Structure of diamondlike carbon films deposited by femtosecond and nanosecond pulsed laser ablation

摘要

The characterization of diamondlike carbon (DLC) films is a challenging subject, considering the diversity of carbon-based nanostructures depending on the deposition process. We propose to combine multiwavelength (MW) Raman spectroscopy and electron energy-loss spectroscopy (EELS) to probe the structural disorder and the carbon hybridizations of DLC films deposited by pulsed laser ablation performed either with a nanosecond laser (film labeled ns-DLC), either with a femtosecond laser (film labeled fs-DLC). Such deposition methods allow to reach a rather high carbon sp~3 hybridization but with some significant differences in terms of structural disorder and carbonaceous chain configurations. MW Raman investigations, both in the UV and visible range, is a popular and nondestructive way to probe the structural disorder and the carbon hybridizations. EELS allows the determination of the carbon plasmon energy in the low-loss energy region of the spectra, as well as the fine structure of the ionization threshold in the high-loss energy region.
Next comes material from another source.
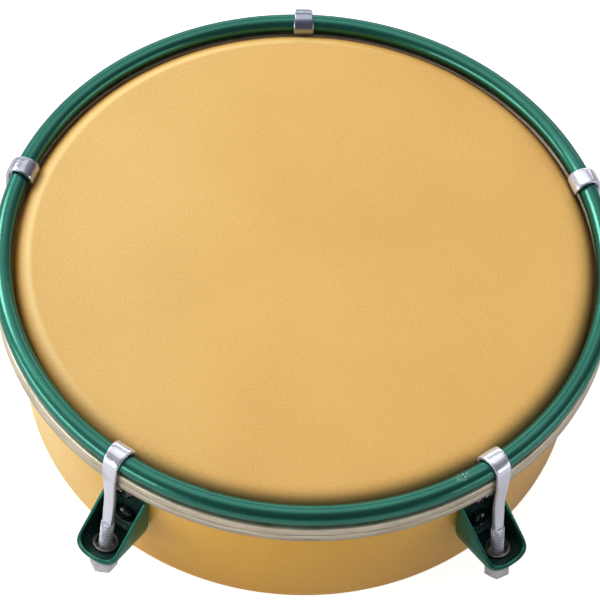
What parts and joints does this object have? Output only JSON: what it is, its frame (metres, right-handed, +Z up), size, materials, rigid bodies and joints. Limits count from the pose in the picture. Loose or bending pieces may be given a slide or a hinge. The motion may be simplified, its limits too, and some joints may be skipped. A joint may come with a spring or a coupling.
{
  "type": "tamborim",
  "caption": "Small one-headed frame drum: yellow metal shell and head, green rod counterhoop and lugs, and chrome hook tensioners with hex tuning nuts.",
  "frame": {"origin": "centre of the playing surface, on its top face", "axes": "+Z up out of the playing surface along the axis of the drum; +Y toward lug station 1; the stations follow counter-clockwise seen from above, 72 degrees apart"},
  "size_m": [0.1786, 0.1757, 0.0533],
  "materials": {
    "shell_lacquer": "gloss",
    "head_coating": "fine texture",
    "flesh_hoop_aluminium": "satin",
    "green_enamel": "gloss",
    "hook_chrome": "polished",
    "nickel_plate": "plated",
    "black_screws": "blackened"
  },
  "bodies": {
    "drum": {"shell": "shell_lacquer", "drumhead": "head_coating", "flesh_hoop": "flesh_hoop_aluminium", "counterhoop": "green_enamel", "lug_1": "green_enamel", "lug_ferrule_1": "nickel_plate", "lug_screw_upper_1": "black_screws", "lug_screw_lower_1": "black_screws", "lug_nut_upper_1": "nickel_plate", "lug_nut_lower_1": "nickel_plate", "lug_washer_upper_1": "nickel_plate", "lug_washer_lower_1": "nickel_plate", "lug_2": "green_enamel", "lug_ferrule_2": "nickel_plate", "lug_screw_upper_2": "black_screws", "lug_screw_lower_2": "black_screws", "lug_nut_upper_2": "nickel_plate", "lug_nut_lower_2": "nickel_plate", "lug_washer_upper_2": "nickel_plate", "lug_washer_lower_2": "nickel_plate", "lug_3": "green_enamel", "lug_ferrule_3": "nickel_plate", "lug_screw_upper_3": "black_screws", "lug_screw_lower_3": "black_screws", "lug_nut_upper_3": "nickel_plate", "lug_nut_lower_3": "nickel_plate", "lug_washer_upper_3": "nickel_plate", "lug_washer_lower_3": "nickel_plate", "lug_4": "green_enamel", "lug_ferrule_4": "nickel_plate", "lug_screw_upper_4": "black_screws", "lug_screw_lower_4": "black_screws", "lug_nut_upper_4": "nickel_plate", "lug_nut_lower_4": "nickel_plate", "lug_washer_upper_4": "nickel_plate", "lug_washer_lower_4": "nickel_plate", "lug_5": "green_enamel", "lug_ferrule_5": "nickel_plate", "lug_screw_upper_5": "black_screws", "lug_screw_lower_5": "black_screws", "lug_nut_upper_5": "nickel_plate", "lug_nut_lower_5": "nickel_plate", "lug_washer_upper_5": "nickel_plate", "lug_washer_lower_5": "nickel_plate"},
    "hook_1": {"tension_hook_1": "hook_chrome"},
    "nut_1": {"tuning_nut_1": "nickel_plate"},
    "hook_2": {"tension_hook_2": "hook_chrome"},
    "nut_2": {"tuning_nut_2": "nickel_plate"},
    "hook_3": {"tension_hook_3": "hook_chrome"},
    "nut_3": {"tuning_nut_3": "nickel_plate"},
    "hook_4": {"tension_hook_4": "hook_chrome"},
    "nut_4": {"tuning_nut_4": "nickel_plate"},
    "hook_5": {"tension_hook_5": "hook_chrome"},
    "nut_5": {"tuning_nut_5": "nickel_plate"}
  },
  "joints": [
    {"name": "hook_slide_1", "type": "slide", "parent": "drum", "child": "hook_1", "axis": [0, -0.1392, 0.9903], "range_m": [0, 0.0035]},
    {"name": "nut_turn_1", "type": "hinge", "parent": "drum", "child": "nut_1", "pos_m": [0, 0.0866, -0.0336], "axis": [0, 0.1392, -0.9903], "range_deg": [0, 1800]},
    {"name": "hook_slide_2", "type": "slide", "parent": "drum", "child": "hook_2", "axis": [0.1324, -0.043, 0.9903], "range_m": [0, 0.0035]},
    {"name": "nut_turn_2", "type": "hinge", "parent": "drum", "child": "nut_2", "pos_m": [-0.08236, 0.02676, -0.0336], "axis": [-0.1324, 0.043, -0.9903], "range_deg": [0, 1800]},
    {"name": "hook_slide_3", "type": "slide", "parent": "drum", "child": "hook_3", "axis": [0.0818, 0.1126, 0.9903], "range_m": [0, 0.0035]},
    {"name": "nut_turn_3", "type": "hinge", "parent": "drum", "child": "nut_3", "pos_m": [-0.0509, -0.07006, -0.0336], "axis": [-0.0818, -0.1126, -0.9903], "range_deg": [0, 1800]},
    {"name": "hook_slide_4", "type": "slide", "parent": "drum", "child": "hook_4", "axis": [-0.0818, 0.1126, 0.9903], "range_m": [0, 0.0035]},
    {"name": "nut_turn_4", "type": "hinge", "parent": "drum", "child": "nut_4", "pos_m": [0.0509, -0.07006, -0.0336], "axis": [0.0818, -0.1126, -0.9903], "range_deg": [0, 1800]},
    {"name": "hook_slide_5", "type": "slide", "parent": "drum", "child": "hook_5", "axis": [-0.1324, -0.043, 0.9903], "range_m": [0, 0.0035]},
    {"name": "nut_turn_5", "type": "hinge", "parent": "drum", "child": "nut_5", "pos_m": [0.08236, 0.02676, -0.0336], "axis": [0.1324, 0.043, -0.9903], "range_deg": [0, 1800]}
  ],
  "couplings": [
    {"joint": "nut_turn_1", "follows": "hook_slide_1", "rad_per_m": 8976},
    {"joint": "nut_turn_2", "follows": "hook_slide_2", "rad_per_m": 8976},
    {"joint": "nut_turn_3", "follows": "hook_slide_3", "rad_per_m": 8976},
    {"joint": "nut_turn_4", "follows": "hook_slide_4", "rad_per_m": 8976},
    {"joint": "nut_turn_5", "follows": "hook_slide_5", "rad_per_m": 8976}
  ]
}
The paper shows that the combination of MW Raman and EELS is a powerful way to elucidate the nanostructure of DLC films. Complementary nanoindentation investigations allow to correlate the analytical results with the mechanical properties of the films. The ns-DLC film presents a stronger sp~3-bonded C character (74%-85%) with a significant content of sp~2 chains, whereas the fs-DLC contains less sp~3 bonds (35%-50%) with a significant content of sp~2-bonded C rings. The ns-DLC film exhibits a higher proportion of disordered sp~2 C mainly in the form of chains. Comparatively, the fs-DLC exhibits a predominance of more ordered sp~2 C structures in the form of graphitic aggregates whose size has been estimated near three aromatic rings. The film characteristics are in agreement with their mechanical properties. We also propose a correlation between the nanostructure and composition of the films with the deposition mechanisms. The difference in kinetic energy distribution in the plasma plume, together with an absence of interaction between the plasma plume and the femtosecond laser, are responsible for the observed differences in sp~3 C content and sp~2 C configuration ranging between a predominance of more ordered sp~2 rings in the fs-DLC film and a predominance of sp~2 chains in the ns-DLC film. These results are consistent with the mechanisms of subplantation occurring during DLC deposition.